Themes remind me of what white men did to the aboriginals with booze and religion
 
I think they said for the follow up they don't plan to do what people are expecting from the end of the first one.

My guess is they'll aim to follow that up in a third.
 
Heima - a film by Icelandic band Sigur Ros.

This takes the meaning of "live DVD" to a whole new level. In fact, this film is more focused on depicting the stark natural beauty of Iceland than it is on showcasing the band's actual performances. As such, in many respects Heima (Icelandic for "Home") is more of a documentary than anything else. Some of the outdoor locations that Sigur Ros play in are just unbeleivable, and you can't possibly watch this film and not want to travel to Iceland. In making this film, Sigur Ros also succeeded in obtaining the record for the largest concert in Iceland's history, with an audience of 25,000 people (this means that around eight percent of the country's population was in attendance).

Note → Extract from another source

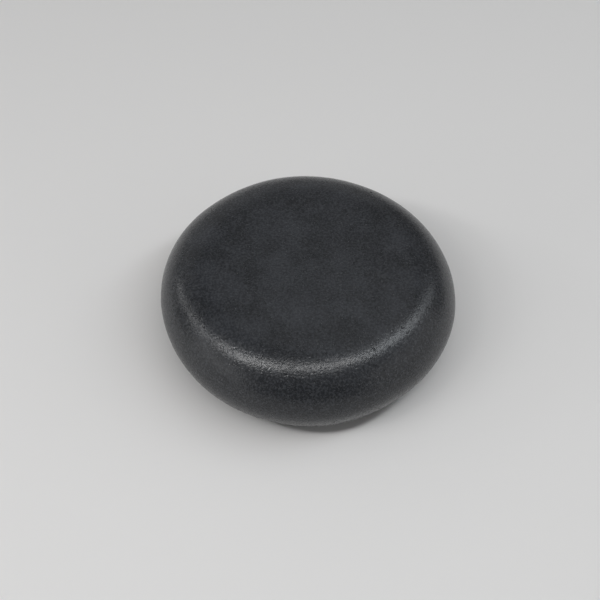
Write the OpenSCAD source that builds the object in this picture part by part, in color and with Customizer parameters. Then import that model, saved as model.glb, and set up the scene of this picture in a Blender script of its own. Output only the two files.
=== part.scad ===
// Basalt massage stone: one solid, tumbled pebble of dark, fine-grained rock.
// It is nearly round in plan, with two broad faces and an edge rounded all the way round.
// The origin is the centre of the face it lies on, and +Z points up. All sizes are in millimetres.

/* [Stone] */
// Diameter of the stone, seen from above
stone_d = 80; // [60:1:100]
// Thickness at its middle, from the face it lies on to the top
stone_h = 27.5; // [26:0.5:32]

/* [Edge] */
// Radius of the curve at the rim, as a share of half the thickness
rim_share = 0.73; // [0.4:0.01:0.8]
// Radius of the wider curve between the rim and each broad face, as a share of half the thickness
shoulder_share = 1.05; // [1.05:0.05:1.5]
// Height of the rim's widest line, as a share of the thickness
rim_level = 0.49; // [0.46:0.01:0.51]

/* [Natural shape] */
// Radius of the upper face's very shallow crown
crown_r = 500; // [500:50:1500]
// How far the outline strays from a circle, in and out
outline_waver = 0.2; // [0:0.05:1]
// How far the rim's widest line rises and falls on its way round
rim_waver = 0.4; // [0:0.05:1]

/* [Smoothness] */
// Steps around the stone
around = 96; // [48:8:96]
// Steps on each of the two wider curves
shoulder_steps = 9; // [4:1:10]
// Steps on the rim's curve
rim_steps = 4; // [2:1:5]

/* [Colour] */
// Colour of the rock
stone_colour = "#3B3E42"; // ["#3B3E42":Blue black, "#2B2B2B":Black, "#4A4C4E":Grey]

/* [Hidden] */
crown_steps = 2;

// The edge's section is made of round curves that run into each other. Each point of it is
// [distance from the axis, height].
rim_r = rim_share * stone_h / 2;
shoulder_r = shoulder_share * stone_h / 2;
rim_c = [stone_d / 2 - rim_r, stone_h * rim_level];
crown_c = [0, stone_h - crown_r];
// The lower wider curve leaves the flat face level, and runs into the rim's curve
low_c = [rim_c.x - sqrt(pow(shoulder_r - rim_r, 2) - pow(shoulder_r - rim_c.y, 2)), shoulder_r];
// The upper wider curve runs into the crown's and into the rim's
high_c = upper_crossing(crown_c, crown_r - shoulder_r, rim_c, shoulder_r - rim_r);

// Angles at which one curve hands over to the next
low_a = heading(low_c, rim_c);
high_a = heading(high_c, rim_c);
crown_a = heading(crown_c, high_c);

section = concat(
    arc(low_c, shoulder_r, -90, low_a, shoulder_steps),
    tail(arc(rim_c, rim_r, low_a, high_a, rim_steps)),
    tail(arc(high_c, shoulder_r, high_a, crown_a, shoulder_steps)),
    tail(arc(crown_c, crown_r, crown_a, (crown_a + 90) / 2, crown_steps)));
rings = len(section);

// Where two circles cross, on the side that is higher up
function upper_crossing(a, ra, b, rb) =
    let (gap = norm(b - a), dir = (b - a) / gap,
         along = (ra * ra - rb * rb + gap * gap) / (2 * gap),
         side = sqrt(ra * ra - along * along))
    a + along * dir + side * [-dir.y, dir.x];

// Direction from one point to another, in degrees from the outward radius
function heading(from, to) = atan2(to.y - from.y, to.x - from.x);

// Points along a round curve, from one angle to another
function arc(centre, r, from, to, steps) =
    [for (i = [0:steps]) let (a = from + (to - from) * i / steps) centre + r * [cos(a), sin(a)]];

// A list without its first point, which the curve before it already ends on
function tail(points) = [for (i = [1:len(points) - 1]) points[i]];

// How far the outline lies outside its circle in one direction
function outline_shift(a) =
    outline_waver * (0.3 * sin(3 * a) + 0.5 * cos(4 * a + 50) + 0.35 * cos(6 * a + 100));

// How far a point is lifted by the rim's rise and fall, which fades out towards both faces
function level_shift(a, z) = rim_waver * sin(180 * z / stone_h) * cos(2 * a + 40);

// A point of the stone's skin: one point of the section, turned to one direction
function skin_point(p, a) =
    let (r = p.x + outline_shift(a))
    [r * cos(a), r * sin(a), p.y + level_shift(a, p.y)];

// The stone is a stack of rings of points, from the flat face's edge up to the crown's middle
module stone() {
    points = concat(
        [for (p = section, i = [0:around - 1]) skin_point(p, 360 * i / around)],
        [[0, 0, stone_h]]);
    flat_face = [for (i = [0:around - 1]) i];
    sides = [for (k = [0:rings - 2], i = [0:around - 1])
        let (j = (i + 1) % around, low = k * around, high = low + around)
        each [[low + i, high + j, low + j], [low + i, high + i, high + j]]];
    crown = [for (i = [0:around - 1])
        let (last = (rings - 1) * around)
        [last + i, len(points) - 1, last + (i + 1) % around]];
    color(stone_colour) polyhedron(points, concat([flat_face], sides, crown));
}

stone();
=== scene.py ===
import math
import random

import bmesh
import bpy
from mathutils import Matrix, Vector, kdtree, noise


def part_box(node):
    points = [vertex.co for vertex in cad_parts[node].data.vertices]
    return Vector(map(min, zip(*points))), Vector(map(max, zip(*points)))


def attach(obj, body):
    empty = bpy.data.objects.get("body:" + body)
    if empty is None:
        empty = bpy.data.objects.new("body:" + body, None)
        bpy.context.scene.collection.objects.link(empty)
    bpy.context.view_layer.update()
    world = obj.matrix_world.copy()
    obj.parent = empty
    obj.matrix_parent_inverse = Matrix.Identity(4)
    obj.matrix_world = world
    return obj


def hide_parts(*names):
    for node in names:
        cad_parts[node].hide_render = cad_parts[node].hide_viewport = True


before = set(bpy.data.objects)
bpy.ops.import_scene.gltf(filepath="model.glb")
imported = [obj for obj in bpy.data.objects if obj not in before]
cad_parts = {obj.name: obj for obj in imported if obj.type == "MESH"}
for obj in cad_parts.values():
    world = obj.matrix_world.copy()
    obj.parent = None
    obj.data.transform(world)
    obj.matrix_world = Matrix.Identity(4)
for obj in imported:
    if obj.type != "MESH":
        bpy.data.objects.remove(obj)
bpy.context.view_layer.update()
print("frame loaded:", ", ".join(sorted(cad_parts)))

mm = 0.001
low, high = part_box("stone")
stoneMiddle = Vector((0, 0, (low.z + high.z) / 2))


# a socket in a material, with Python's own arithmetic
class Wire:
    def __init__(self, tree, socket=None):
        self.tree = tree
        self.socket = socket

    def node(self, kind, settings, inputs, output=0):
        made = self.tree.nodes.new(kind)
        for name, value in settings.items():
            setattr(made, name, value)
        for name, value in inputs.items():
            if isinstance(value, Wire):
                self.tree.links.new(value.socket, made.inputs[name])
            else:
                made.inputs[name].default_value = value
        return Wire(self.tree, made.outputs[output] if made.outputs else None)

    def maths(self, operation, first, second):
        return self.node("ShaderNodeMath", {"operation": operation}, {0: first, 1: second})

    def __add__(self, other):
        return self.maths("ADD", self, other)

    def __radd__(self, other):
        return self.maths("ADD", other, self)

    def __sub__(self, other):
        return self.maths("SUBTRACT", self, other)

    def __rsub__(self, other):
        return self.maths("SUBTRACT", other, self)

    def __mul__(self, other):
        return self.maths("MULTIPLY", self, other)

    def __rmul__(self, other):
        return self.maths("MULTIPLY", other, self)

    def magnitude(self):
        return self.node("ShaderNodeMath", {"operation": "ABSOLUTE"}, {0: self})


def newMaterial(name):
    material = bpy.data.materials.new(name)
    material.use_nodes = True
    material.node_tree.nodes.clear()
    return material, Wire(material.node_tree)


def link(piece):
    bpy.context.scene.collection.objects.link(piece)
    return piece


def applyModifiers(piece):
    graph = bpy.context.evaluated_depsgraph_get()
    finished = bpy.data.meshes.new_from_object(piece.evaluated_get(graph))
    piece.modifiers.clear()
    piece.data = finished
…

[ame]http://www.youtube.com/watch?v=EhLZP6Cz2dA[/ame]

[ame]http://www.youtube.com/watch?v=RZYIfUdIyfs[/ame]
 
I saw Shorts, a kids movie by Robert Rodriguez, who did Sin City. Needless to say, Shorts was a bit different - though it was sufficiently post modern and non-linear to make it different. It also has an excellent young female character with the great name Helvetica Black. It also had a good adult cast, including James Spader and William H. Macy - as well as the unfunny one from Two and a Half Men.

For anyone here with kids to amuse, it's a cut above the usual kids' movie.
 
I think they said for the follow up they don't plan to do what people are expecting from the end of the first one.

My guess is they'll aim to follow that up in a third.

Good. The obvious sequel, as I said is "Independence Day", but that would go against the point of the first movie. I'd love it if a huge invasion fleet came, and with a lucky shot we knock out their leaders again and the world is stuck with tens of millions more feral ghetto Prawns.

But that might be too obvious as well.